In October, they won the contest’s $20,000 first prize. Bubriski says they haven’t decided exactly how to spend the money, but know it will go toward “getting everything more efficient so we can do it on a bigger scale.”
Scaling up includes buying at least one more shipping container so they can devote one to incubating and the other to fruiting (the two stages require different temperatures and light conditions). And, since there’s no more room in the driveway, they’re investigating whether to move the containers to a climate-controlled warehouse or to Green Anchors, a former shipyard turned eco-industrial business park in St. John’s.
Minimizing its environmental impact is a big part of the company’s mission. It gives away as compost the organic straw used as a substrate, for example, and cultivates mushrooms in reusable buckets rather than the more commonly used disposable plastic bags. And it’s moving into refurbished shipping containers partly to “turn unproductive, post-industrial resources into sources of fresh produce for the city,” according to its website.

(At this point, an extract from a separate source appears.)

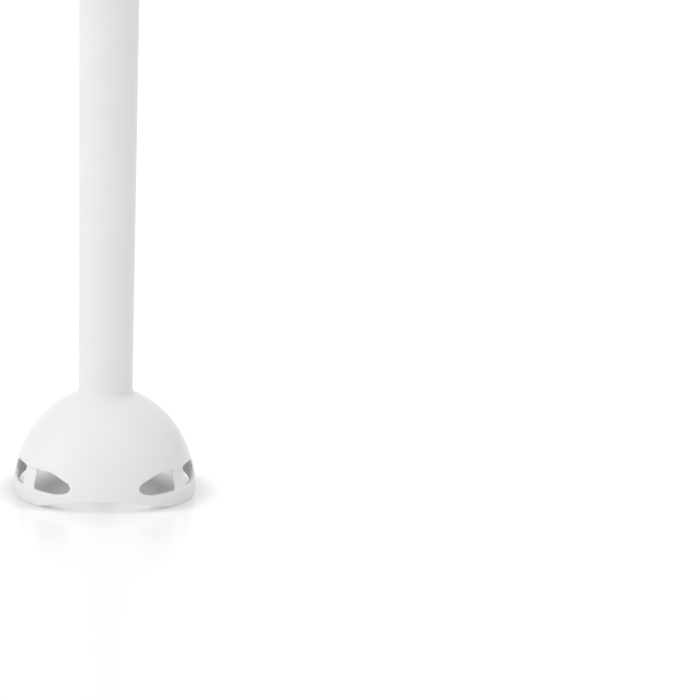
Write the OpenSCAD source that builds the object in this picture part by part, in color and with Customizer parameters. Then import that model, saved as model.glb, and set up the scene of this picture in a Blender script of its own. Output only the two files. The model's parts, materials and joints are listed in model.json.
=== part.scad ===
// Immersion blender: a mixing foot with a bell guard, and the motor handle it plugs into.
// Frame: origin on the axis at the lowest points of the bell's rim, +Z up, buttons face -Y.

/* [Mixing foot] */
// Outer diameter of the bell at its rim
rim_d = 70; // [69:0.5:72]
// Height of the three arches in the rim
rim_wave = 4.4; // [4:0.1:5]
// Diameter of the shaft tube where it leaves the bell
tube_d = 20.8; // [20.6:0.1:21.2]
// Diameter of the shaft tube below its flare
tube_top_d = 22.9; // [22.6:0.1:23.4]
// Wall of the foot's moulding
foot_wall = 2; // [1.8:0.1:2.2]
// Height of the seam between foot and handle
seam_z = 214; // [212:1:218]

/* [Drive] */
// Diameter of the drive shaft
shaft_d = 6; // [5.6:0.2:6]
// Radius swept by the cutting blade
blade_reach = 22; // [20:0.5:23]
// Upward bend of two of the blade's wings
wing_up = 28; // [20:1:30]
// Downward bend of the other two wings
wing_down = 14; // [8:1:16]

/* [Handle] */
// Height of the handle's shells, from the trim ring to the top cap
shell_h = 154; // [150:1:158]
// Height of the top cap
cap_h = 24; // [22:1:26]
// Wall of the handle's shells
wall = 2.2; // [2:0.1:2.4]
// Roundness of the handle's section, 2 for an ellipse
section_power = 2.25; // [2:0.05:2.5]
// Bore of the cord gland
cord_d = 6.8; // [6:0.1:7.4]

/* [Controls] */
// Travel of the speed and turbo buttons
button_travel = 1.6; // [1.2:0.1:1.8]
// Travel of the two release buttons
release_travel = 1.6; // [1:0.1:1.6]

/* [Hidden] */
$fn = 64;
eps = 0.01;
running = 0.03; // radial clearance of a shaft in its bush

// Colours
white = [0.93, 0.93, 0.92];
light_grey = [0.72, 0.73, 0.74];
mid_grey = [0.5, 0.51, 0.52];
dark_grey = [0.2, 0.2, 0.21];
steel = [0.75, 0.76, 0.78];
bronze = [0.72, 0.52, 0.28];
copper = [0.72, 0.4, 0.2];
board_green = [0.1, 0.35, 0.2];

// Bell
rim_r = rim_d / 2;
lip_arc_r = 25;
lip_arc_z = 4;
lip_arc_x = rim_r - lip_arc_r;
dome_arc_r = rim_r + 3.2;
dome_arc_x = -3.8;
dome_arc_z = 3.8;
lip_top_z = 13;
arches = 3; // repeats around the bell
wave_half = rim_r * sin(45);
wave_cut_r = (wave_half * wave_half + rim_wave * rim_wave) / (2 * rim_wave);
window_top_z = 13.6;
window_base_z = 6;
window_tip = 20.6; // half the width of the opening that two windows share
post_w = 8.2;
post_t = 0.9;
post_inset = 0.8; // from the bell's surface in to the posts between the windows
post_rib_w = 3.6;
rib_t = 1.6;

// Shaft tube, its neck fillet and its flare
tube_r = tube_d / 2;
tube_top_r = tube_top_d / 2;
tube_bore_r = 8.3;
neck_r = 3;
neck_x = tube_r + neck_r;
neck_z = dome_arc_z + sqrt(pow(dome_arc_r + neck_r, 2) - pow(neck_x - dome_arc_x, 2));
neck_share = dome_arc_r / (dome_arc_r + neck_r);
neck_foot = [dome_arc_x + (neck_x - dome_arc_x) * neck_share,
             dome_arc_z + (neck_z - dome_arc_z) * neck_share];
seat_r = 19.6; // outer radius at the seam
flare_h = 15;
flare_z = seam_z - 2 - flare_h;
flare_w = seat_r - tube_top_r;
flare_r = (flare_h * flare_h + flare_w * flare_w) / (2 * flare_w);

// Bearings of the foot
shaft_r = shaft_d / 2;
boss_r = 9.2;
boss_z = 21;
seal_h = 6;
seal_r = 7;
bush_r = 5;
bush_z = boss_z + seal_h;
bush_h = 12;
web_z = bush_z + bush_h;
blade_z = 14.5;
blade_t = 1.2;
hub_top_z = 19;

// Coupling between foot and handle
plug_r = 15;
plug_bore_r = 11.5;
plug_floor_z = seam_z - 2.5;
plug_top_z = seam_z + 21.5;
upper_bush_z = plug_floor_z - 12;
upper_bush_h = 10;
shaft_top_z = seam_z + 12;
dog_arm = 9; // length of the coupling's cross
dog_w = 3;
dog_gap = 0.3;
dog_top_z = seam_z + 21;

// Handle sections: half widths, half depths, offsets in Y and squareness at even steps up the shells
shell_z = seam_z + 5;
cap_z = shell_z + shell_h;
widths = [21, 24.6, 26, 25.8, 25, 24.2, 23.6, 23];
depths = [21, 25.2, 27.2, 27.3, 26.4, 25.4, 25, 24.6];
offsets = [0, 0.3, 0.8, 0.8, 0.3, 0, 0, 0];
squareness = [0, 0.7, 1, 1, 1, 1, 1, 1];
station_step = shell_h / (len(widths) - 1);
cap_power = 2.5;
ring_sides = 40;
shell_rings = 20;
cap_rings = 8;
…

What’s more, Bubriski says the company has experimented with growing their mushrooms in spent coffee grounds from local cafes. “We’ve done minimal trials with that, and had good luck with it, but we want to have the collection network set up to do it,” he says.
Using spent brewer’s grain as a growing substrate is another possibility, says Bubriski. So is building a laboratory in yet another shipping container so they can cultivate their own mushroom spawn and inoculate their own substrate, making them less reliant on suppliers.
Ultimately, Bubriski says he and his colleagues want to capture “that middle ground of cultivatable, high-quality mushrooms,” including maitake, lion’s mane and enoki mushrooms, in addition to oysters.
To Bubriski and his partners, those are special mushrooms, indeed.